:: Task description ::
Below are some records; return each one exactly.

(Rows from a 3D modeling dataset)
━━━
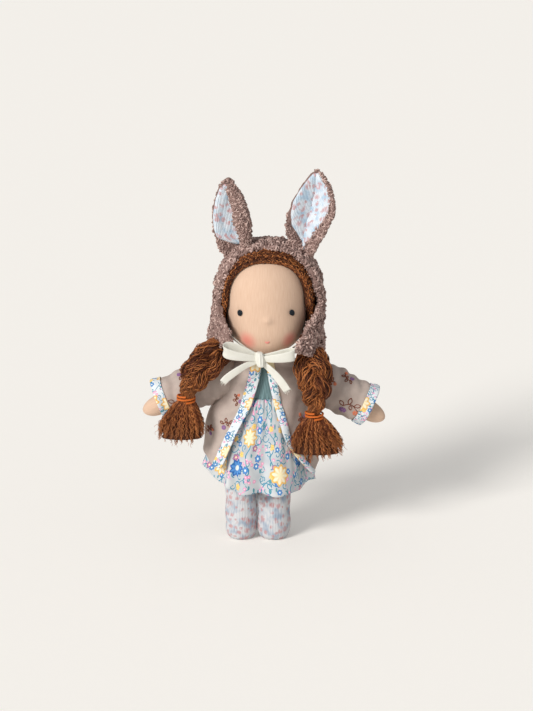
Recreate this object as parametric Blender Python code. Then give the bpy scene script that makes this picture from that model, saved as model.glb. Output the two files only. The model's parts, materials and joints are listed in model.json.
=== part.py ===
"""A small cloth doll in a rabbit bonnet, gathered skirt and open jacket. Its limbs, ears and braids turn."""

import math

import bmesh
import bpy
import numpy as np
from mathutils import Vector

# Sizes of the stuffed figure, in metres
LEG_LENGTH = 0.0620
LEG_WIDTH = 0.0184
LEG_PARTING = 0.0005
FOOT_SWELL = 0.0020
SOLE_INSET = 0.0026
TRUNK_WIDTH = 0.0335
TRUNK_DEPTH = 0.0245
TRUNK_RISE = 0.0360
SHOULDER_SPAN = 0.0450
SHOULDER_TO_NECK = 0.0125
CHIN_RISE = 0.0190
NECK_WIDTH = 0.0160
HEAD_WIDTH = 0.0448
HEAD_DEPTH = 0.0470
HEAD_HEIGHT = 0.0580
ARM_REACH = 0.0500
ARM_WIDTH = 0.0140
HAND_WIDTH = 0.0122
HIP_LEAN = -0.0052
SHOULDER_LEAN = -0.0005
LEFT_ARM_DROOP = math.radians(21.4)
RIGHT_ARM_DROOP = math.radians(24.2)

# Cloth, hair and the clearance that sewn or worn pieces keep
GAP = 0.00035
SKIN_CLOTH = 0.0008
BODICE_CLOTH = 0.0009
SKIRT_CLOTH = 0.0009
JACKET_CLOTH = 0.0012
BAND_CLOTH = 0.0007
HAIR_LAYER = 0.0026
BONNET_CLOTH = 0.0040
TAPE_CLOTH = 0.0007
TAPE_WIDTH = 0.0070

# Face
EYE_SPREAD = 0.0300
EYE_WIDTH = 0.0028
EYE_HEIGHT = 0.0032
EYE_RISE = 0.0255
NOSE_WIDTH = 0.0036
NOSE_RISE = 0.0180
MOUTH_WIDTH = 0.0026
MOUTH_HEIGHT = 0.0014
MOUTH_RISE = 0.0085
STITCH_DEPTH = 0.0007
HAIRLINE_WIDTH = 0.0437
HAIRLINE_HEIGHT = 0.0540
FACE_WINDOW_DROP = 0.0030

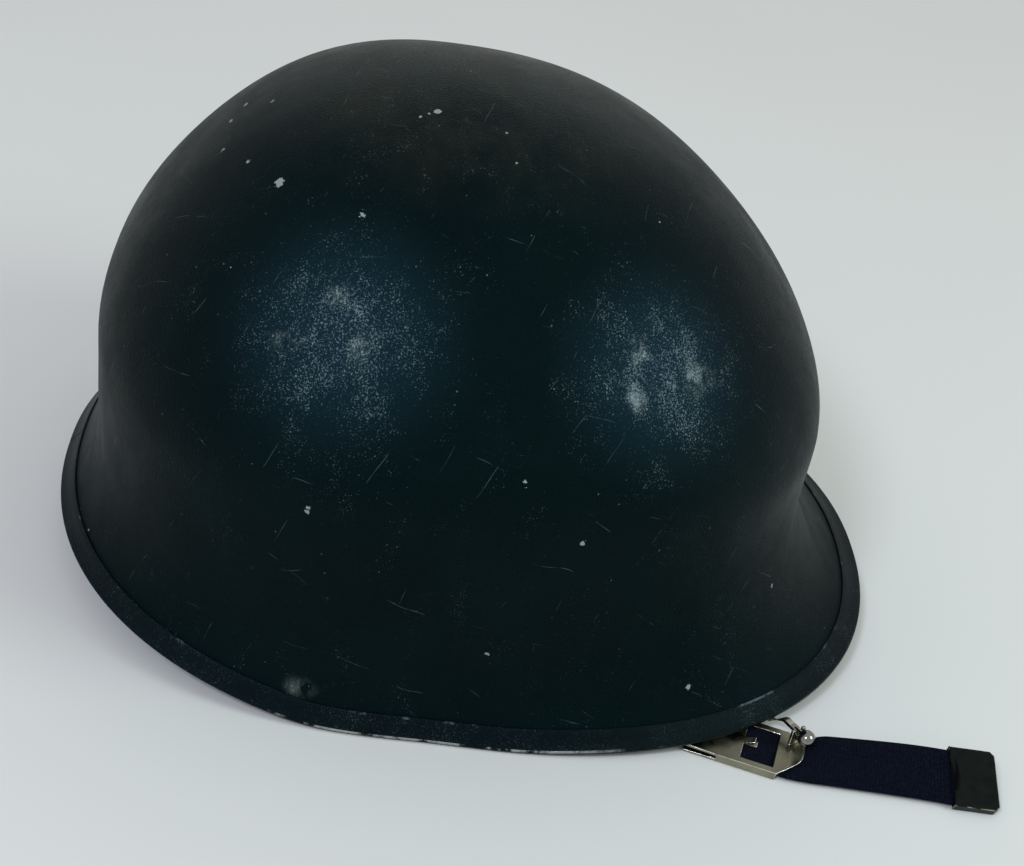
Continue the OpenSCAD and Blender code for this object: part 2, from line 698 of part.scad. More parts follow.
━━━
:: Completed task ::
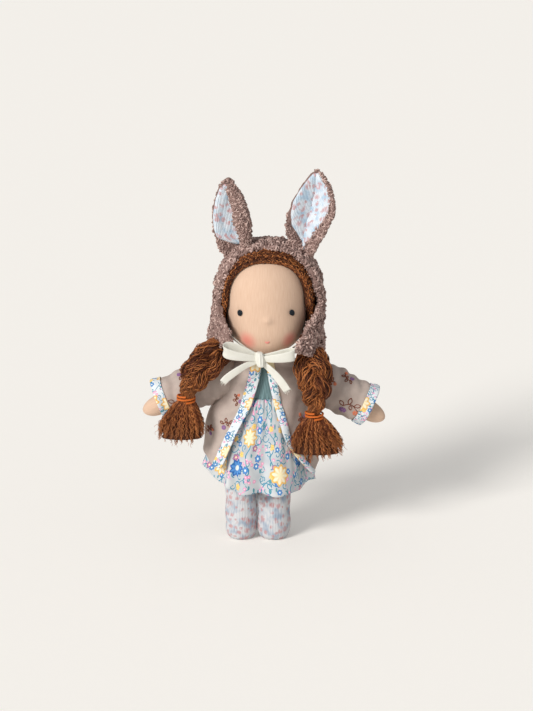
Recreate this object as parametric Blender Python code. Then give the bpy scene script that makes this picture from that model, saved as model.glb. Output the two files only. The model's parts, materials and joints are listed in model.json.
=== part.py ===
"""A small cloth doll in a rabbit bonnet, gathered skirt and open jacket. Its limbs, ears and braids turn."""

import math

import bmesh
import bpy
import numpy as np
from mathutils import Vector

# Sizes of the stuffed figure, in metres
LEG_LENGTH = 0.0620
LEG_WIDTH = 0.0184
LEG_PARTING = 0.0005
FOOT_SWELL = 0.0020
SOLE_INSET = 0.0026
TRUNK_WIDTH = 0.0335
TRUNK_DEPTH = 0.0245
TRUNK_RISE = 0.0360
SHOULDER_SPAN = 0.0450
SHOULDER_TO_NECK = 0.0125
CHIN_RISE = 0.0190
NECK_WIDTH = 0.0160
HEAD_WIDTH = 0.0448
HEAD_DEPTH = 0.0470
HEAD_HEIGHT = 0.0580
ARM_REACH = 0.0500
ARM_WIDTH = 0.0140
HAND_WIDTH = 0.0122
HIP_LEAN = -0.0052
SHOULDER_LEAN = -0.0005
LEFT_ARM_DROOP = math.radians(21.4)
RIGHT_ARM_DROOP = math.radians(24.2)

# Cloth, hair and the clearance that sewn or worn pieces keep
GAP = 0.00035
SKIN_CLOTH = 0.0008
BODICE_CLOTH = 0.0009
SKIRT_CLOTH = 0.0009
JACKET_CLOTH = 0.0012
BAND_CLOTH = 0.0007
HAIR_LAYER = 0.0026
BONNET_CLOTH = 0.0040
TAPE_CLOTH = 0.0007
TAPE_WIDTH = 0.0070

# Face
EYE_SPREAD = 0.0300
EYE_WIDTH = 0.0028
EYE_HEIGHT = 0.0032
EYE_RISE = 0.0255
NOSE_WIDTH = 0.0036
NOSE_RISE = 0.0180
MOUTH_WIDTH = 0.0026
MOUTH_HEIGHT = 0.0014
MOUTH_RISE = 0.0085
STITCH_DEPTH = 0.0007
HAIRLINE_WIDTH = 0.0437
HAIRLINE_HEIGHT = 0.0540
FACE_WINDOW_DROP = 0.0030

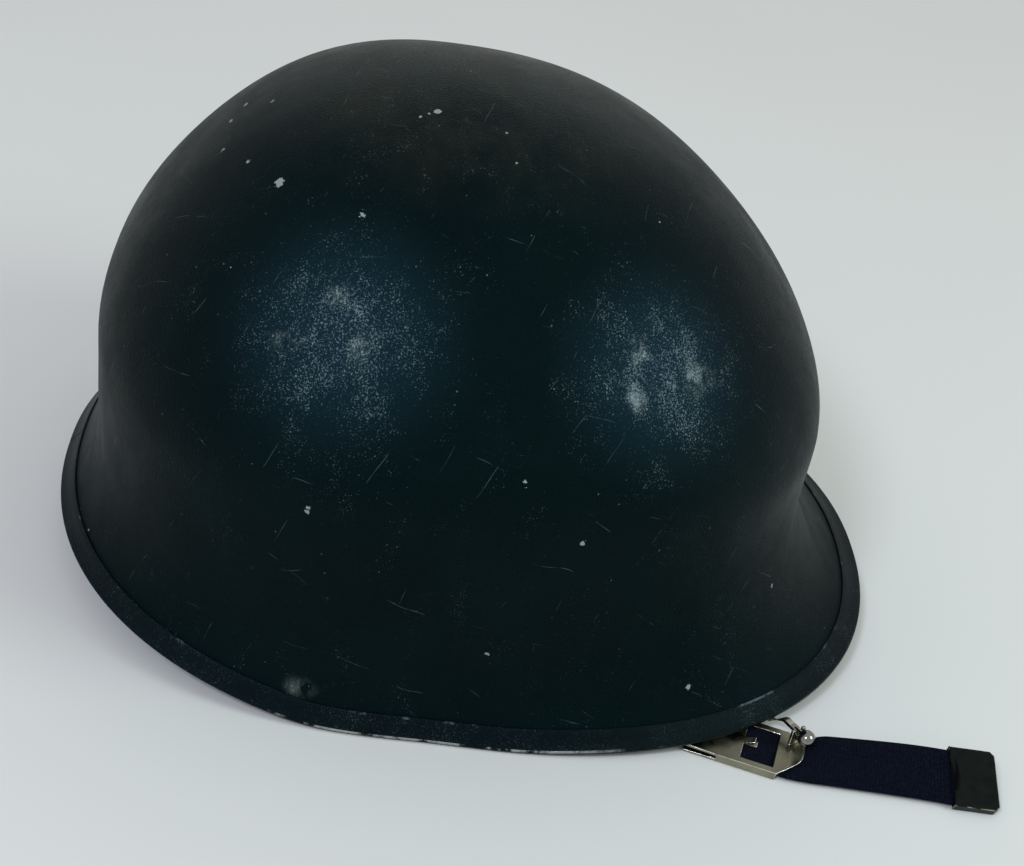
Continue the OpenSCAD and Blender code for this object: part 2, from line 698 of part.scad. More parts follow.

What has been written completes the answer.